3) Computer scientists might want to use Lean to write formally verified code, because its performance is now better in certain situations than Haskell or C++. Here is an example of something that can be done. Computer scientists do not actually need that code is formally proved correct. They just need that it is extremely likely to be correct, because if a machine says it's correct then this is evidence that any actual bugs in the system would be extremely hard to exploit. Computer scientists are apparently not keen on unary addition, they seem to prefer something called gmp.c
or something. But Leo is going to let refl
have the option that if it runs into nat.add
it will just call some arbitrary c code to do the addition. So example: 1000+1000=2000:= by rfl
will be instant if you are using some sensible software, and it would also I guess be trivial to write a small c program which you could point addition to and then prove 2 + 2 = 5
by rfl
. Same with nat.mul
.
Perhaps as a consequence of (2), or perhaps this is some unrelated thing -- nothing needs to be meta any more. I don't really understand why. Expr
is not meta. meta
is now called unsafe
. It's very hard to find any Lean code in the kernel which is marked as unsafe
. unsafe_cast
was one of the few examples.
Another thing which was stressed to me was that porting mathlib to Lean 4 will be extremely difficult. They have changed the elaborator and loads of the core Lean 3 files
have hundreds of errors when you throw them into Lean 4. Porting will be hard work. On the other hand Leo seemed to think that someone like Sebastian would be able to write some sort of import/export functionality which would mean that we could use Lean 3 olean files as imports into Lean 4 files. The technical problem with this is that there are some fundamental things like nat whose internal storage changed between Lean 3 and Lean 4 so there would have to be some hackery to get this working -- to get the terms to be accepted.

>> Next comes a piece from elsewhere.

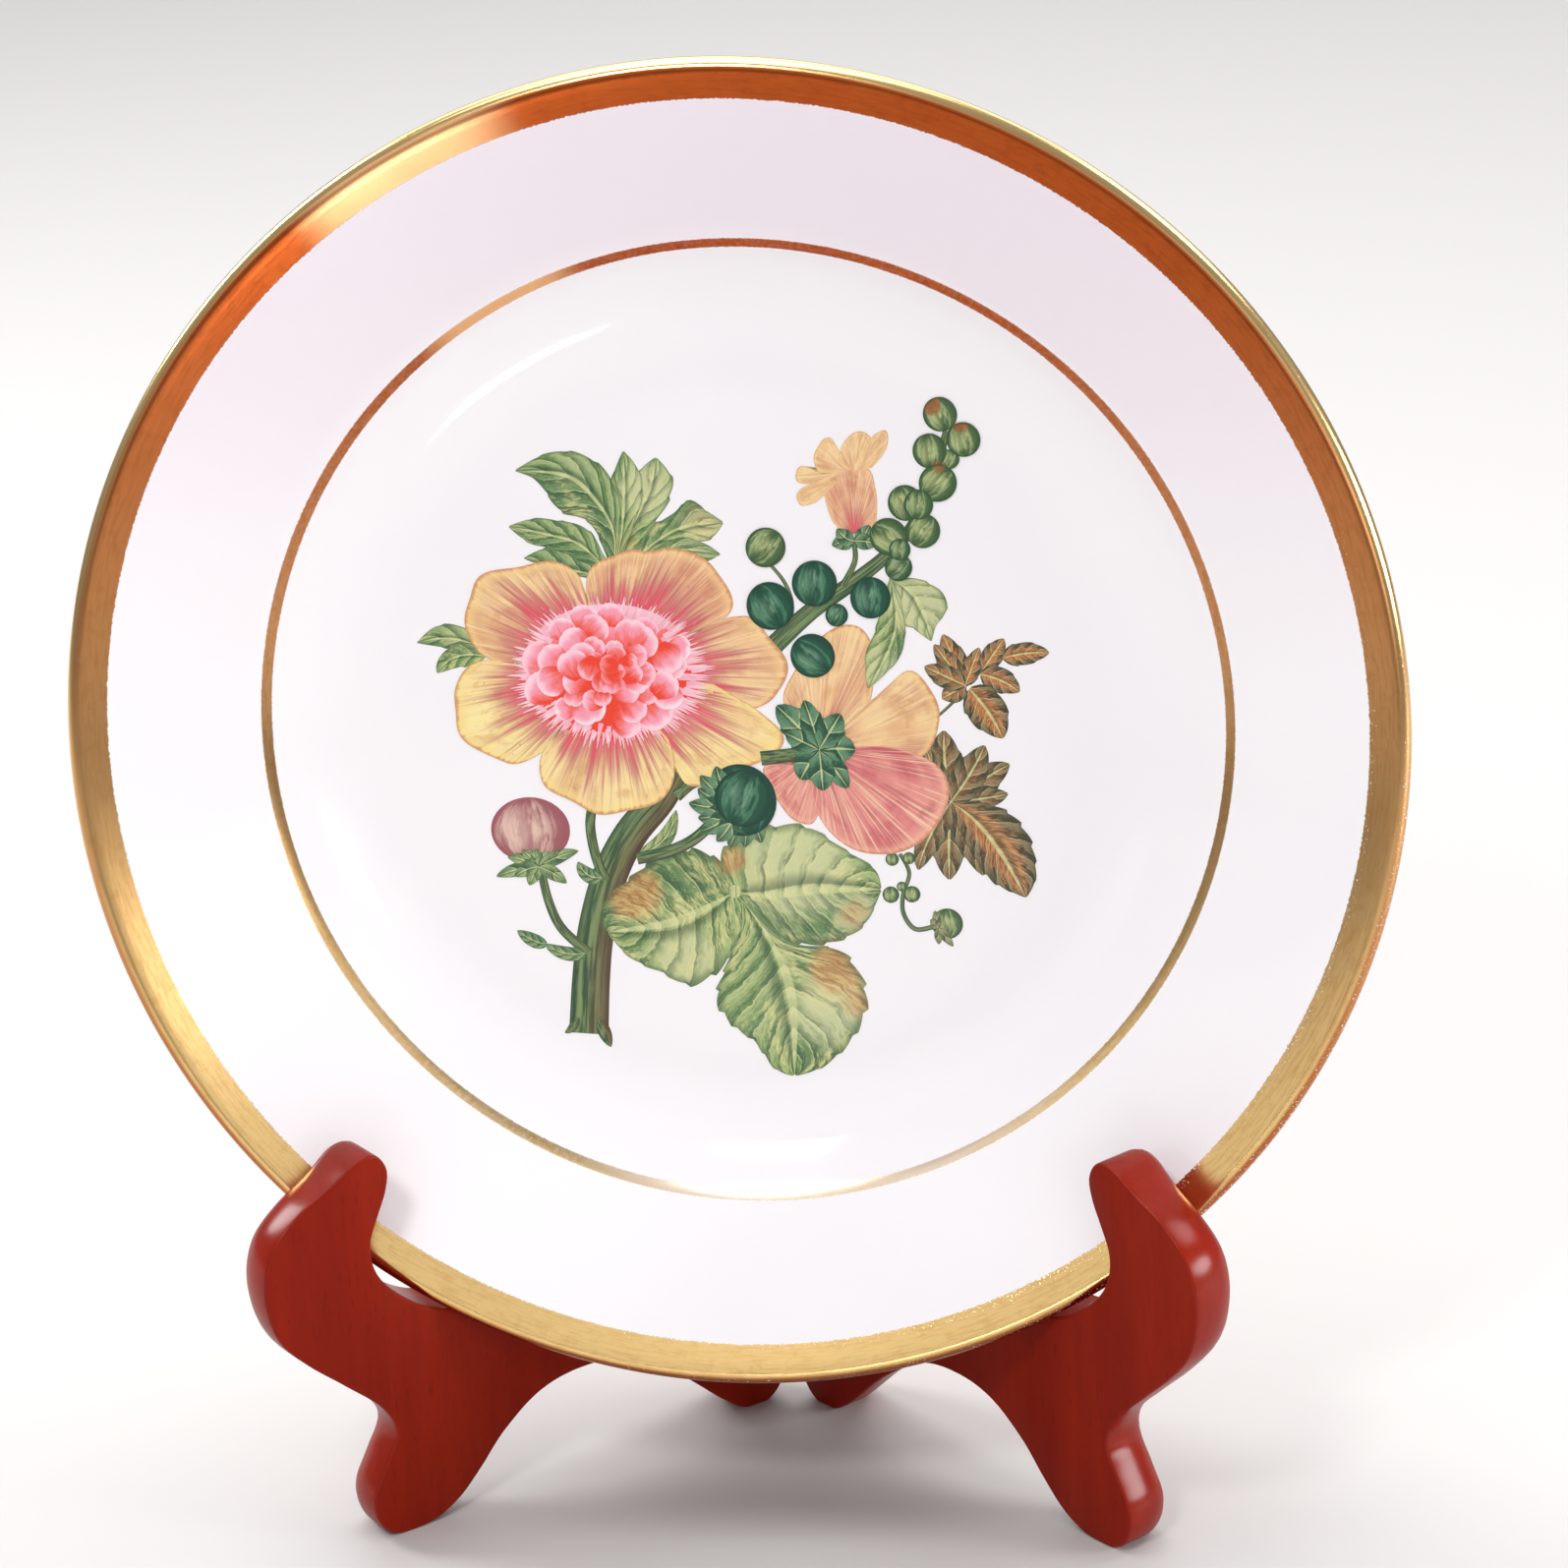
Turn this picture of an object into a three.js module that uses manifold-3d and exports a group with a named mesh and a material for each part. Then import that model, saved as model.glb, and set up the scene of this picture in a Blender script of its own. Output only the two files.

But honestly we spent most of the time I was there talking about how humans do IMO problems.
Jeremy Avigad (Sep 07 2019 at 21:45):
Thanks for the report. It sounds like an interesting and fruitful meeting, including the discussion of how humans do IMO problems. Maybe I'll get you to reconstruct some of that one day in person.
Andrew Ashworth (Sep 07 2019 at 21:46):
Do you know if (3) is a thing right this moment in the Lean 4 repository? If so I'd like to start exploring it.
Kevin Buzzard (Sep 07 2019 at 21:49):
I'm afraid I have no idea.
Reid Barton (Sep 07 2019 at 22:08):
(2) is interesting, we were discussing exactly this this morning, in regards to the real numbers (@Mario Carneiro)
Chris Hughes (Sep 08 2019 at 14:11):
I made a repository of examples of type class failures in Lean 3. Most of them depend on using some old commit of mathlib. The respository is here
Scott Morrison (Sep 08 2019 at 23:17):
Another thing which was stressed to me was that porting mathlib to Lean 4 will be extremely difficult. They have changed the elaborator and loads of the core Lean 3 files
have hundreds of errors when you throw them into Lean 4. Porting will be hard work. On the other hand Leo seemed to think that someone like Sebastian would be able to write some sort of import/export functionality which would mean that we could use Lean 3 olean files as imports into Lean 4 files. The technical problem with this is that there are some fundamental things like nat whose internal storage changed between Lean 3 and Lean 4 so there would have to be some hackery to get this working -- to get the terms to be accepted.
Is this something that we can be working on already? This would be a complete game-changer --- I've been assuming until now that migrating was going to require going over files lines by line, hopefully with some automatic assistance. The prospect of just renaming everything to a .lean3
file and being able to import is pretty exciting.